When post-launch scores looked wrong, I traced the issue back to the athlete app. Requiring athletes to declare pain versus soreness before entering data removed the silent corruption at the source.
What Shipped
Each system measures one thing, from one data source, and produces one score a coach can act on. Readiness translates six self-reported wellness inputs into a daily readiness score. Pain and Soreness uses body-map selections and severity ratings to surface injury risk. Total Load normalizes GPS metrics against personal baseline. Force Plate flags biomechanical changes. RPE captures perceived exertion and session load.
The complexity is in the model, not in the interface. The team list is ranked by risk rather than name, so the sort order itself becomes the workflow.

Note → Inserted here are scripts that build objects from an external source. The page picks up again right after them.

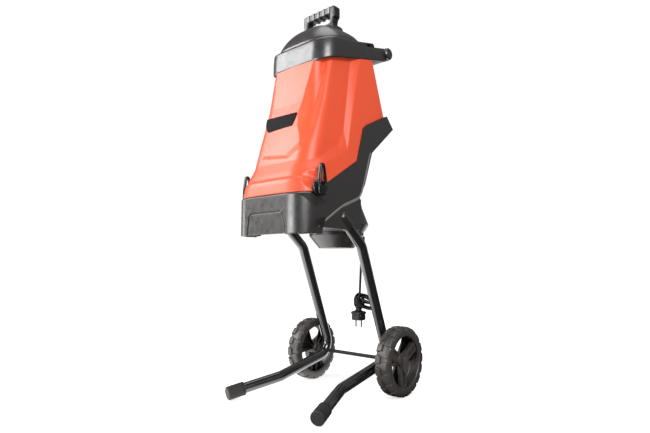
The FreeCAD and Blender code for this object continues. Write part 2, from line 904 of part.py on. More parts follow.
def knob_lugs():
    """Bosses inside the side walls, bored for the knob screws."""
    lugs = []
    for word, side in SIDES:
        inner = size("knob_inner_x") - 26
        lugs.append(round_bar(
            "knob_lug_" + word, 10, 20, inner * side, size("knob_y"), size("knob_z"), facing((side, 0, 0)),
        ))
        for tag, outer, top in (("post", inner + 20, 0), ("foot", inner + 23, -11)):
            low_x, high_x = (inner, outer) if side > 0 else (-outer, -inner)
            lugs.append(box(
                f"knob_{tag}_{word}", (low_x, size("knob_y") - 9, size("knob_z") - 24),
                (high_x, size("knob_y") + 9, size("knob_z") + top),
            ))
    return lugs


def knob_bores(radius, low_x, high_x, tag):
    bores = []
    for word, side in SIDES:
        bores.append(round_bar(
            f"knob_bore_{tag}_{word}", radius, high_x - low_x, length(low_x) * side, size("knob_y"),
            size("knob_z"), facing((side, 0, 0)),
        ))
    return bores


def base_housing():
    """The black lower housing, in one moulding."""
    outside = base_outside()
    shell = cut("base_shell", outside, *base_hollow(), *base_channel())
    solid = fuse("base_solid", shell, *hinge_ears(), *knob_lugs())
    pin = hinge_hole("base")
    bores = knob_bores(size("knob_screw_radius") + size("running_gap"), 80.0, 125.0, "base")
    holes = [
        socket_bar("socket_bore_" + word, side, size("stand_tube_radius") + size("touch_gap"), 0.5, 76.0)
        for word, side in SIDES
    ]
    cord = round_bar("cord_hole", 8, 40, size("cord_x"), size("cord_y"), size("under_z") - 10)
    housing = cut("base_bored", solid, pin, cord, *bores, *holes, *arch_recess())
    return finished(housing, "base_housing")


def arch_recess():
    """The shallow rounded recess on the skirt's front."""
    sketch = free_sketch("arch_outline", "XZ")
    low = size("skirt_low_z") - 1
    high = size("skirt_low_z") + 54
    draw_polygon(sketch, [
        (-67, low), (-60, high - 7), (-53, high), (51, high), (60, high - 7), (75, low),
    ])
    bind(sketch, "Placement.Base.y", size("front_y") + 1.2)
    return [extrusion("arch_recess", sketch, 10, symmetric=False)]


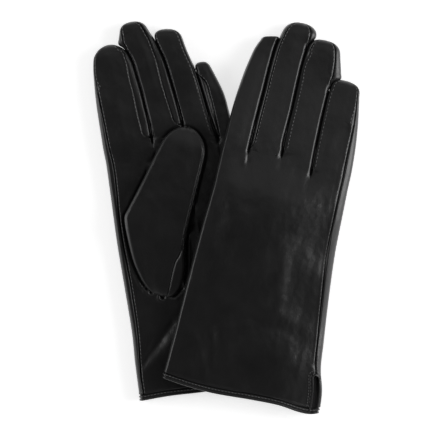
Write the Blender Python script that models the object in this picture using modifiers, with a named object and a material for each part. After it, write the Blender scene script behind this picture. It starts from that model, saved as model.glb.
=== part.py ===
"""A pair of lined leather gloves, one lying across the other, as an assembly of cut pieces.

The left glove lies palm up with its thumb folded over the palm. The right glove lies back up
across it, with its thumb folded under the palm. Every leather panel, side strip, gusset,
binding and lining is its own closed body. Fingers and thumbs hang from empties on the folds
that they bend about. Lengths are in millimetres and each glove has its own frame:
u runs across it towards the little finger, v runs from the cuff to the fingertips.
"""

import math

import bmesh
import bpy

MM = 0.001

# Materials and make
LEATHER = 0.8
LINING = 0.6
LAYER_GAP = 0.45
SEAM_HALF_GAP = 0.4
WRAP = 5.0
BINDING_LENGTH = 3.4
BINDING_THICKNESS = 1.9
PIECE_GAP = 0.35

# Thicknesses of the lying gloves
CUFF_HEIGHT = 9.0
BODY_HEIGHT = 9.6
FINGER_HEIGHT = 10.0
THUMB_HEIGHT = 8.2
HAND_CORNER = 4.0
FINGER_CORNER = 3.6
THUMB_CORNER = 3.4

# Vent
VENT_LENGTH = 24.0
VENT_HALF_WIDTH = 2.8
VENT_CORD_RADIUS = 0.45
VENT_CORD_GAP = 0.3
VENT_CORD_EASE = 0.2

# Gussets between the fingers
GUSSET_HALF_WIDTH = 0.45
GUSSET_LENGTH = 3.0
GUSSET_INSET = 1.6

# Rows of the hand panels above the cuff's binding
HAND_ROWS = (12.0, 20.8, 22.7, 23.6, 24.0, 40.0, 60.0, 82.0, 105.0, 130.0)
CUFF_BLEND = 30.0
CROTCH_STEP = 0.5
BAND_STEPS = 7
CORNER_SHARE = 0.46
QUARTER_TURN = math.pi / 2
WRAP_SHARE = 0.3
TIP_RISE = 0.35
HINGE_RISE = 0.3

# Half gap of the little finger's side seam along the cuff
VENT_PROFILE = ((20.8, 2.8), (22.7, 2.0), (23.6, 1.0), (24.0, 0.4))

# Thumb seat: how the thumb tube stands off the palm that it lies on
THUMB_REST_GAP = 0.5
THUMB_SEAT_SCALE = 0.975
HOLE_CUTTER_REACH = 60.0

# The edge of the left glove under the right one, in the right glove's frame
UNDER_EDGE_AT_CUFF = 35.5
UNDER_EDGE_SLOPE = -0.455
UNDER_FALL_START = 2.0
UNDER_FALL_LENGTH = 28.0

# Height of the right glove's underside: rows along v, columns across u
DRAPE_U = (-50.0, -25.0, 0.0, 25.0, 50.0)
DRAPE = (
    (0.0, (10.0, 10.4, 9.6, 7.4, 2.2)),
    (25.0, (10.9, 11.0, 11.1, 11.2, 5.2)),
    (60.0, (12.6, 13.8, 13.2, 9.0, 3.6)),
    (100.0, (15.6, 19.6, 19.0, 12.4, 5.0)),
    (130.0, (15.6, 19.6, 18.8, 14.0, 8.0)),
    (157.0, (15.0, 13.4, 11.8, 10.2, 8.6)),
    (185.0, (11.0, 8.6, 6.9, 5.6, 4.8)),
    (215.0, (3.4, 2.6, 2.2, 1.8, 1.5)),
    (248.0, (0.1, 0.1, 0.1, 0.1, 0.1)),
)

# The thumb hole in the palm panel, drawn round from the web
THUMB_HOLE = (
    (-36.2, 114.0),
    (-36.0, 104.0),
    (-35.8, 92.5),
    (-34.0, 80.5),
    (-29.7, 71.4),
    (-24.0, 65.4),
    (-17.7, 63.4),
    (-11.4, 65.8),
    (-6.1, 72.5),
    (-2.3, 82.7),
    (-0.2, 94.9),
    (-1.2, 104.5),
    (-7.0, 112.5),
    (-16.0, 118.0),
    (-27.0, 120.0),
)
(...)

Detailed views exist for explanation, not for daily browsing.
Impact
At 30 days post-launch, coaches reported a 95%+ reduction in time spent on morning synthesis, moving from 60 to 90 minutes down to under 5. Eleven of fourteen coaches stopped maintaining their spreadsheet within the first week. Satisfaction averaged 9 out of 10 across 14 coaches.
The most meaningful behavior change was not adoption of a new screen. Coaches stopped feeling the need to justify their process to themselves. That evidence later became part of enterprise partnership conversations.
Reflection
I assumed coaches would use the drill-down views more often than they actually do. In practice, most daily sessions never leave the team readiness list. The detailed views matter when a coach needs to explain a decision to an athlete or management, not as a routine destination.
If I revisited version one, I would rebuild onboarding so the first session feels immediately useful. The product should open with pre-populated demo data instead of a blank state that asks coaches to do setup work before value is visible.
"I don't use it to make my decision. I use it to show my athletes I didn't just make it up. That's the part that changed everything. They actually listen now."